> **Given instruction**
Quote exactly and only this range of lines in the data below: the line that holds "Recreate this object" to the line that holds "wall_t = 4.5; // [4:0.1:5]", both included.

Records contained in a dataset

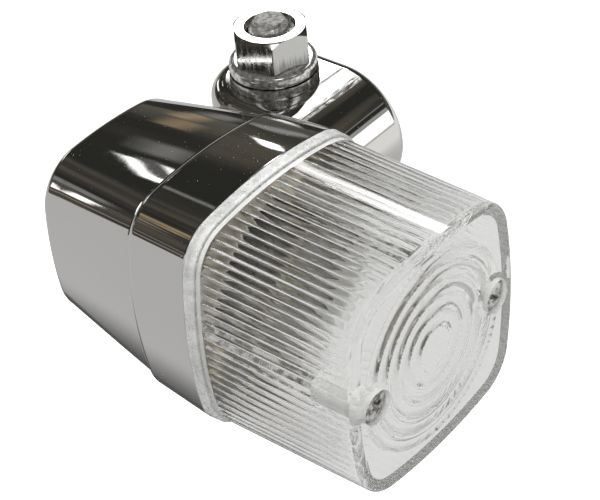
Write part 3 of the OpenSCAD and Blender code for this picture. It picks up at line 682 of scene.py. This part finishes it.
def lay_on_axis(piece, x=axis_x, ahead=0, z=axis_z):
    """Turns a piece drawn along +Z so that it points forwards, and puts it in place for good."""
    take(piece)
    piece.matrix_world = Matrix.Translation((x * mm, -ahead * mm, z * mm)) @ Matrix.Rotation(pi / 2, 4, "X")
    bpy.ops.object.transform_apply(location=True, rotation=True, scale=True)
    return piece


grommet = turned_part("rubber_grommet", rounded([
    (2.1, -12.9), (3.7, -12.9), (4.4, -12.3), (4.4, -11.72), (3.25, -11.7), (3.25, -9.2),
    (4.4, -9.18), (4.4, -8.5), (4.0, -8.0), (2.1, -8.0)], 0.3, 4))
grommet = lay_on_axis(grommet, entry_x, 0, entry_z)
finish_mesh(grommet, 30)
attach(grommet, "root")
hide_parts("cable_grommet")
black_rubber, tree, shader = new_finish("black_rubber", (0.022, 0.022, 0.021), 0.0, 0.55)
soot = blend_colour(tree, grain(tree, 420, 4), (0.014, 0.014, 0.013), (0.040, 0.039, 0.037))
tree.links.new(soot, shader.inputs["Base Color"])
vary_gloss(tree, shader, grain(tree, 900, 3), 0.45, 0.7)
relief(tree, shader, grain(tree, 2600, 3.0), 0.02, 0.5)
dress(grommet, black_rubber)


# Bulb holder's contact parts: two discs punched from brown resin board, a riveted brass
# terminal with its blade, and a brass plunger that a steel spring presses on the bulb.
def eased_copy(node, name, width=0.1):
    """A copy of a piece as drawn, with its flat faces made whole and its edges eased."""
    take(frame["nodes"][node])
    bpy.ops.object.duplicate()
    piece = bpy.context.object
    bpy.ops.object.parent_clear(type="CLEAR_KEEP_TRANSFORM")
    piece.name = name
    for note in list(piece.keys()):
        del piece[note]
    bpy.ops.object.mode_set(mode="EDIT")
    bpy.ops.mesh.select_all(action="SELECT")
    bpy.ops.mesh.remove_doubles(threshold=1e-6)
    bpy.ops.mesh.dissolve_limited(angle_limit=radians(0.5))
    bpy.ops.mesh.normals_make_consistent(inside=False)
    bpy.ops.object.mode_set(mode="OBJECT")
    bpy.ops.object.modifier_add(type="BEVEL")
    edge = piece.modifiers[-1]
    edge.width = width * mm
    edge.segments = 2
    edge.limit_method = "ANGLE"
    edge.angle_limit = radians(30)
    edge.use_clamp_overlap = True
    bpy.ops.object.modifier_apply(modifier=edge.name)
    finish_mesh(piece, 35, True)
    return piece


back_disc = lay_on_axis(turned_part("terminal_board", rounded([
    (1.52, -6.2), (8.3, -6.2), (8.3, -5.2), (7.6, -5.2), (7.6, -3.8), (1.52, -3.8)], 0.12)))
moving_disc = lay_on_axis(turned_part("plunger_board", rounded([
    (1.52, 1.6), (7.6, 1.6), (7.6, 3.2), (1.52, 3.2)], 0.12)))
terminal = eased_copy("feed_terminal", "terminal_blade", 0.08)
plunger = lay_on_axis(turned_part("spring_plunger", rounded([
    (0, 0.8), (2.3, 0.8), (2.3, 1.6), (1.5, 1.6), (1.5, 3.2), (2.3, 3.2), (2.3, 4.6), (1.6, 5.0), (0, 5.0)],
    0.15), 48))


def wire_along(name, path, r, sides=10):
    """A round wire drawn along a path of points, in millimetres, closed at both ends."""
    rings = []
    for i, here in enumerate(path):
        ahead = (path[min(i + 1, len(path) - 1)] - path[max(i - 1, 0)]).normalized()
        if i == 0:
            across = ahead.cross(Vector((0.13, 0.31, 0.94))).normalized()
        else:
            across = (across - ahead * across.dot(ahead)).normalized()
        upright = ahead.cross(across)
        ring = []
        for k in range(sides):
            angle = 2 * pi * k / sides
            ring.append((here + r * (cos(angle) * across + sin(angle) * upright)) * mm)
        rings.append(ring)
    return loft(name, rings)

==

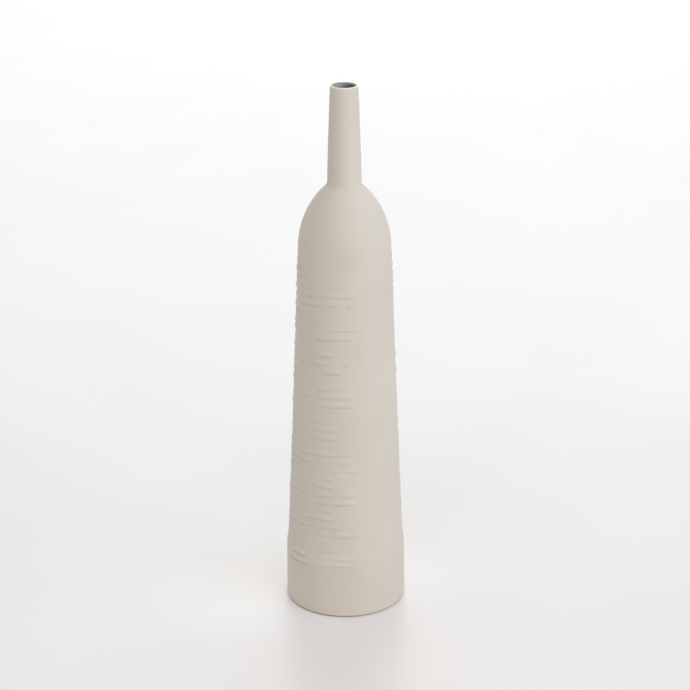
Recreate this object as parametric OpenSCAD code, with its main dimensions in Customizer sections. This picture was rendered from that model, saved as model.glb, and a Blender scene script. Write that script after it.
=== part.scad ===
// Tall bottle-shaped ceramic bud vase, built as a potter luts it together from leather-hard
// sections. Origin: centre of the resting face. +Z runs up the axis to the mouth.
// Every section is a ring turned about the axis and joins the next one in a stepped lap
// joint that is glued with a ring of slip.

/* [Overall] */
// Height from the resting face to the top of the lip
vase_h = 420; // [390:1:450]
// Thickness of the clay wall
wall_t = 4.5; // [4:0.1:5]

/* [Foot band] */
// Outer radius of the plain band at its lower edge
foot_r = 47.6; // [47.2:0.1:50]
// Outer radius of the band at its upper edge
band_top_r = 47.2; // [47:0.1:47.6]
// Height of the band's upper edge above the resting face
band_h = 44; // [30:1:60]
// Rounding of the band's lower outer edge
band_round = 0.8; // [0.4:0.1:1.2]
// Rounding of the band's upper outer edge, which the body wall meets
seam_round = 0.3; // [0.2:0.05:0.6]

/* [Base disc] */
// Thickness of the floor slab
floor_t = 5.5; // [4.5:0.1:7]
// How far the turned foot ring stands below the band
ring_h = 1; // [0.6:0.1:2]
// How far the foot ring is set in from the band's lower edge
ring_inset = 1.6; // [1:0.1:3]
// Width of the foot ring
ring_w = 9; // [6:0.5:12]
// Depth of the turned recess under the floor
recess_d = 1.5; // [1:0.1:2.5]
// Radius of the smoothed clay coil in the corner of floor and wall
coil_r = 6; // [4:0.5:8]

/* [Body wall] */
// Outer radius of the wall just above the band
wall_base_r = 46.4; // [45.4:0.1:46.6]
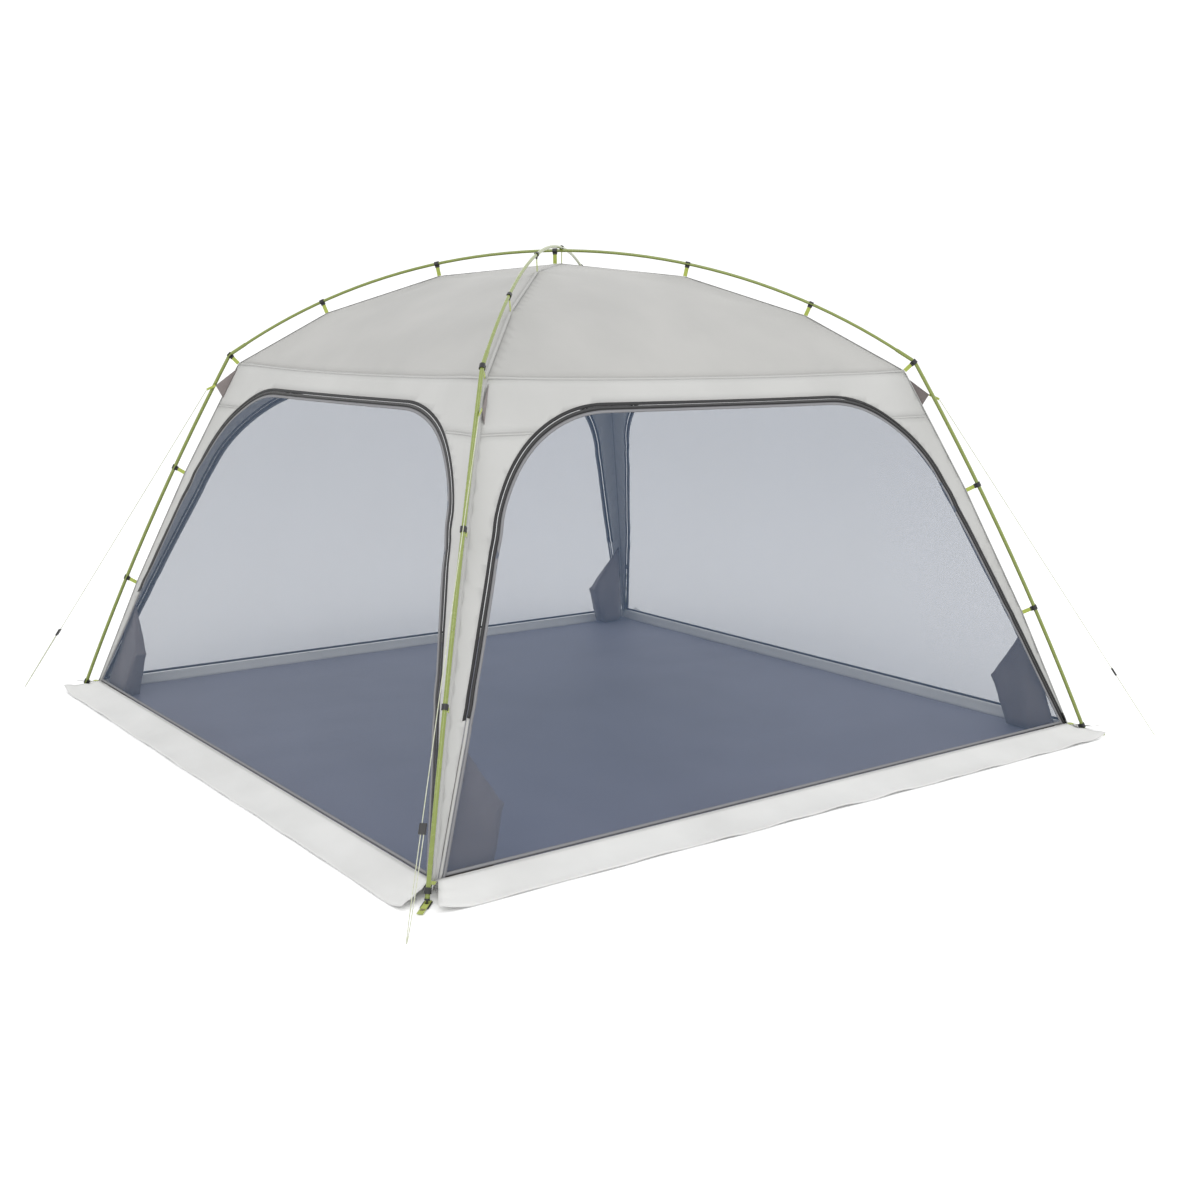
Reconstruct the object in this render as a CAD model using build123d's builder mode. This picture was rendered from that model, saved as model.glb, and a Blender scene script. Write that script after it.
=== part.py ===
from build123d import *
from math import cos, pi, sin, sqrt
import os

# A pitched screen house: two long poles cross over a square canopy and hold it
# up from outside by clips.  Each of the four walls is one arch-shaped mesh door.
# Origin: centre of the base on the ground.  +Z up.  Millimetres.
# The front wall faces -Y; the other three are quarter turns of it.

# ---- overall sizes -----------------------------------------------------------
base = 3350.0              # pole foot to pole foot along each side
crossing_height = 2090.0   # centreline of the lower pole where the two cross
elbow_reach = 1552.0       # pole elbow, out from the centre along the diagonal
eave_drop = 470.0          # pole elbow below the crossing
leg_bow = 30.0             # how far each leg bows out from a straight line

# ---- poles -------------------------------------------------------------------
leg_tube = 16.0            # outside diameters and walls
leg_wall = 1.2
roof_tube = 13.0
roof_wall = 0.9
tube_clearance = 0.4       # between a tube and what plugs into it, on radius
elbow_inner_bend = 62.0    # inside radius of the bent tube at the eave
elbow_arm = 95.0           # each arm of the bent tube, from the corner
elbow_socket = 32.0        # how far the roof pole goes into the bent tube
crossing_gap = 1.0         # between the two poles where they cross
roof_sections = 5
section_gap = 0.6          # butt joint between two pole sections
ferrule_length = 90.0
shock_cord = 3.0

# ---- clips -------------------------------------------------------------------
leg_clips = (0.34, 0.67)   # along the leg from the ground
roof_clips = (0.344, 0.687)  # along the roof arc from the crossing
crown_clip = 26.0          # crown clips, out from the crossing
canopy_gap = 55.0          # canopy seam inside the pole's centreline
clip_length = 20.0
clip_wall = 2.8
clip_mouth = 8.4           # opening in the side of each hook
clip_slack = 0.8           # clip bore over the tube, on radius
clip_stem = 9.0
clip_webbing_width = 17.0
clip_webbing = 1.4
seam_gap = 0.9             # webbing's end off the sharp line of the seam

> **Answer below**
Recreate this object as parametric OpenSCAD code, with its main dimensions in Customizer sections. This picture was rendered from that model, saved as model.glb, and a Blender scene script. Write that script after it.
=== part.scad ===
// Tall bottle-shaped ceramic bud vase, built as a potter luts it together from leather-hard
// sections. Origin: centre of the resting face. +Z runs up the axis to the mouth.
// Every section is a ring turned about the axis and joins the next one in a stepped lap
// joint that is glued with a ring of slip.

/* [Overall] */
// Height from the resting face to the top of the lip
vase_h = 420; // [390:1:450]
// Thickness of the clay wall
wall_t = 4.5; // [4:0.1:5]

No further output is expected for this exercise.